### Instructions for the task
Keep only the lines from the top of the listing through the one with "-43.7, r: 7.1", and reproduce them unaltered.

### Material to process
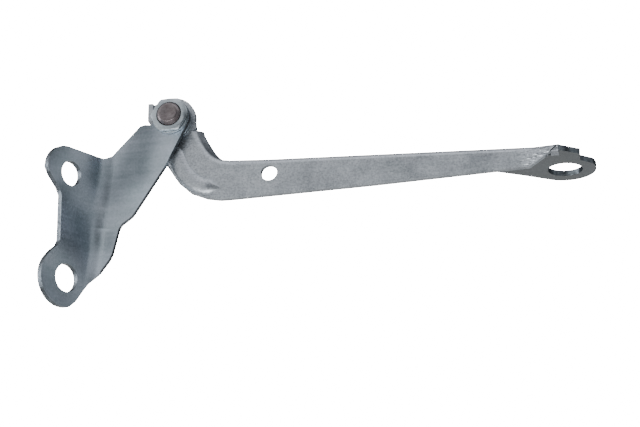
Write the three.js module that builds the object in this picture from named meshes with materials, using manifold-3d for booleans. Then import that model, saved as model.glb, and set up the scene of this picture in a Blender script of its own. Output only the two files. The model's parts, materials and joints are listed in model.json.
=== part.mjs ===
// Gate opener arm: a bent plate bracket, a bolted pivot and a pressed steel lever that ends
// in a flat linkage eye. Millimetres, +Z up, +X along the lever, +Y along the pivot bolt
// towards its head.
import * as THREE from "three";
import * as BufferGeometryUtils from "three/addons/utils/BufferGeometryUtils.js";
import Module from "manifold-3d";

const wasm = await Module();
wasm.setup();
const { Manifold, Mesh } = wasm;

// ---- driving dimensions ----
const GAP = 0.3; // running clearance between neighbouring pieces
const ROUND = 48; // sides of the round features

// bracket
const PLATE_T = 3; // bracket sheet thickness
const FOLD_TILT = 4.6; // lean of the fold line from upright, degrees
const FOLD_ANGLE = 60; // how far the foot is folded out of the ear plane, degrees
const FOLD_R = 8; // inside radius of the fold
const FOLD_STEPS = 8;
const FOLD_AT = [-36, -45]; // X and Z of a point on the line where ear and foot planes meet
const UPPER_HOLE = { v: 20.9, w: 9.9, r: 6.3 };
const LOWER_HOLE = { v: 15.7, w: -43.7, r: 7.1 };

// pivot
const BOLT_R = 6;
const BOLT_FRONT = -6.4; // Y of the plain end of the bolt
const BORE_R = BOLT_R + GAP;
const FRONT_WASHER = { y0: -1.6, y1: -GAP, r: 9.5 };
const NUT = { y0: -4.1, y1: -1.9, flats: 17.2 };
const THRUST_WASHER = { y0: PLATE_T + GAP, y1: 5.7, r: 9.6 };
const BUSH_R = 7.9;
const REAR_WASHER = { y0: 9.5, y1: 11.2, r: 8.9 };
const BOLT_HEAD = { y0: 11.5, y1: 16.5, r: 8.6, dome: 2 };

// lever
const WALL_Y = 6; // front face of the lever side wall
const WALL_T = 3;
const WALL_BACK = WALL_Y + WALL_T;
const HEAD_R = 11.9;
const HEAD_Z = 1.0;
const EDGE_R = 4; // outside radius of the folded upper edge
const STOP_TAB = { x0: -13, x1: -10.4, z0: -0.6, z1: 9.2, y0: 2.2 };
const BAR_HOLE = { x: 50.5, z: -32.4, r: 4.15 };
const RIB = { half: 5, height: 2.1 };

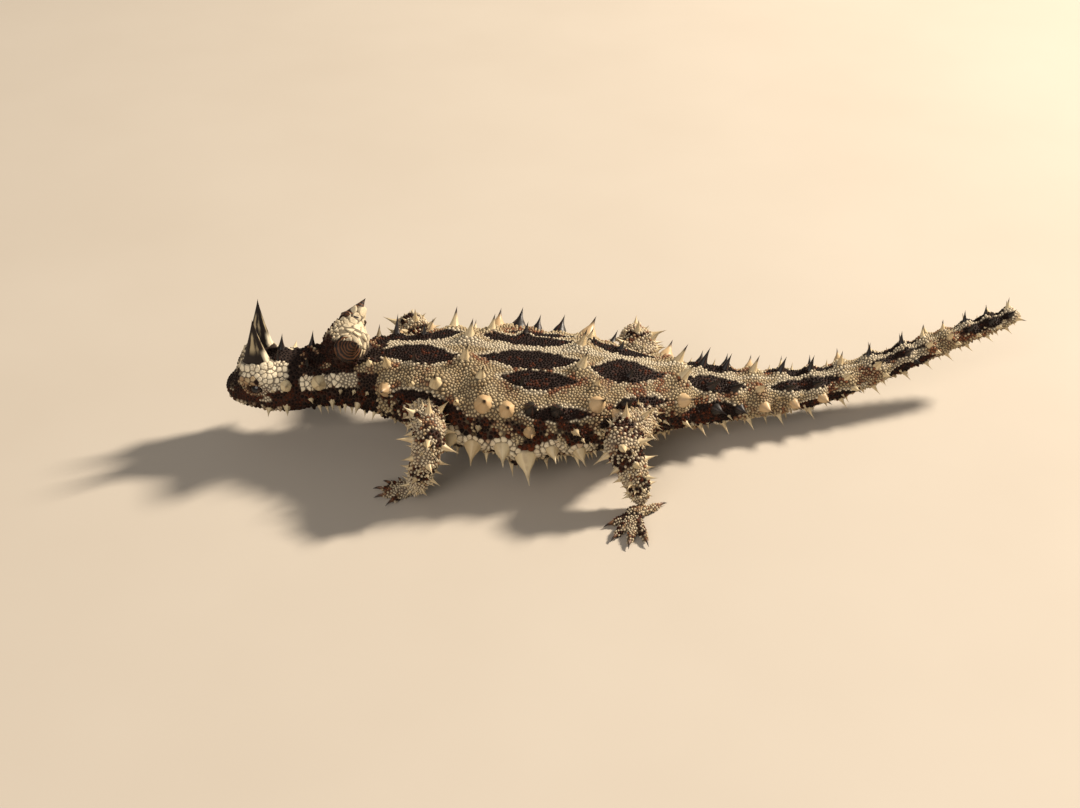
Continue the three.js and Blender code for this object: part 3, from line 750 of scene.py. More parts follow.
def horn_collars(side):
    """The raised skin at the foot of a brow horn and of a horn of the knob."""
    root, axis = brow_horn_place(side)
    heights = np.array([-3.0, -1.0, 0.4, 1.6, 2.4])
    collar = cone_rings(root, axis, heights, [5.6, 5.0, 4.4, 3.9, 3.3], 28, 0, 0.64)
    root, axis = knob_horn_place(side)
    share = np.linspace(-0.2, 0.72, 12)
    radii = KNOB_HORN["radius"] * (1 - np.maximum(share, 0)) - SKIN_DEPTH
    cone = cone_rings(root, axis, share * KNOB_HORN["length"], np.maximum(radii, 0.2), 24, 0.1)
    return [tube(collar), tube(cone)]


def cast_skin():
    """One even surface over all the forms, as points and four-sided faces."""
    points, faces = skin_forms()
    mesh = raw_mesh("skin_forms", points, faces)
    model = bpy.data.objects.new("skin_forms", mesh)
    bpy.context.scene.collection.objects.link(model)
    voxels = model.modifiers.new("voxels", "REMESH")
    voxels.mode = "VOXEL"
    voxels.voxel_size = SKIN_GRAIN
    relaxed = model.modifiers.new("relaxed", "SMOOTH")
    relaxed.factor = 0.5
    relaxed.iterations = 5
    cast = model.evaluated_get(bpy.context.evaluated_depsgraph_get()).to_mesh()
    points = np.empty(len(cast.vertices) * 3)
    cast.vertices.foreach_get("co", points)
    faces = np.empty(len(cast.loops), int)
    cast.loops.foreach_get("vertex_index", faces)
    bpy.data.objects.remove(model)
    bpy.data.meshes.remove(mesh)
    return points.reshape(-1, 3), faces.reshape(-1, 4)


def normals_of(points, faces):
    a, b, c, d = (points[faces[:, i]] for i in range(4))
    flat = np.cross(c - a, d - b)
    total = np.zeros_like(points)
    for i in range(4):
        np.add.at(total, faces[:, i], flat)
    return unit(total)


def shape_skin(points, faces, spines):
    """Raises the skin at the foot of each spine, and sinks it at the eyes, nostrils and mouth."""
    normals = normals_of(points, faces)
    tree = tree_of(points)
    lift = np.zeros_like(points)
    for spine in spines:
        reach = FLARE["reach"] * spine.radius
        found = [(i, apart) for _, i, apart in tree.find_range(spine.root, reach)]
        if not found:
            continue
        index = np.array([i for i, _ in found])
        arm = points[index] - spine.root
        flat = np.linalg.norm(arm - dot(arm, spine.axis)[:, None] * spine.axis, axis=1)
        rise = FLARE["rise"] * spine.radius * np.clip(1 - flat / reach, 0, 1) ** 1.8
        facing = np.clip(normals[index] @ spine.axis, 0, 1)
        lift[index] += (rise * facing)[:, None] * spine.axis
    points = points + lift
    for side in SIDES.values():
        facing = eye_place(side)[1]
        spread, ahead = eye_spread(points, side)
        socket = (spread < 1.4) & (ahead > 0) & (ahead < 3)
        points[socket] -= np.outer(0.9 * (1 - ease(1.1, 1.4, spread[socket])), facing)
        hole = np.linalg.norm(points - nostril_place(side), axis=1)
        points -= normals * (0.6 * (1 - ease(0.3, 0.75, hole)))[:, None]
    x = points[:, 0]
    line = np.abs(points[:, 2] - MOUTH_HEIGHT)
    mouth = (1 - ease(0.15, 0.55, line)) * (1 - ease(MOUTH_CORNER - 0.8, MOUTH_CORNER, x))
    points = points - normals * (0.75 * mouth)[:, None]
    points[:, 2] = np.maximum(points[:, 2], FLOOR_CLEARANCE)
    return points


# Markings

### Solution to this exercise
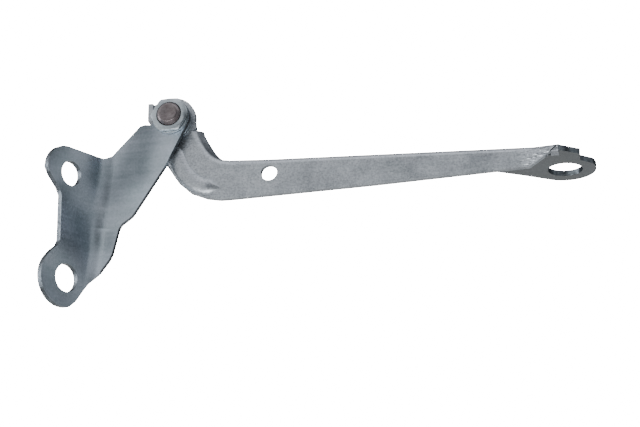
Write the three.js module that builds the object in this picture from named meshes with materials, using manifold-3d for booleans. Then import that model, saved as model.glb, and set up the scene of this picture in a Blender script of its own. Output only the two files. The model's parts, materials and joints are listed in model.json.
=== part.mjs ===
// Gate opener arm: a bent plate bracket, a bolted pivot and a pressed steel lever that ends
// in a flat linkage eye. Millimetres, +Z up, +X along the lever, +Y along the pivot bolt
// towards its head.
import * as THREE from "three";
import * as BufferGeometryUtils from "three/addons/utils/BufferGeometryUtils.js";
import Module from "manifold-3d";

const wasm = await Module();
wasm.setup();
const { Manifold, Mesh } = wasm;

// ---- driving dimensions ----
const GAP = 0.3; // running clearance between neighbouring pieces
const ROUND = 48; // sides of the round features

// bracket
const PLATE_T = 3; // bracket sheet thickness
const FOLD_TILT = 4.6; // lean of the fold line from upright, degrees
const FOLD_ANGLE = 60; // how far the foot is folded out of the ear plane, degrees
const FOLD_R = 8; // inside radius of the fold
const FOLD_STEPS = 8;
const FOLD_AT = [-36, -45]; // X and Z of a point on the line where ear and foot planes meet
const UPPER_HOLE = { v: 20.9, w: 9.9, r: 6.3 };
const LOWER_HOLE = { v: 15.7, w: -43.7, r: 7.1 };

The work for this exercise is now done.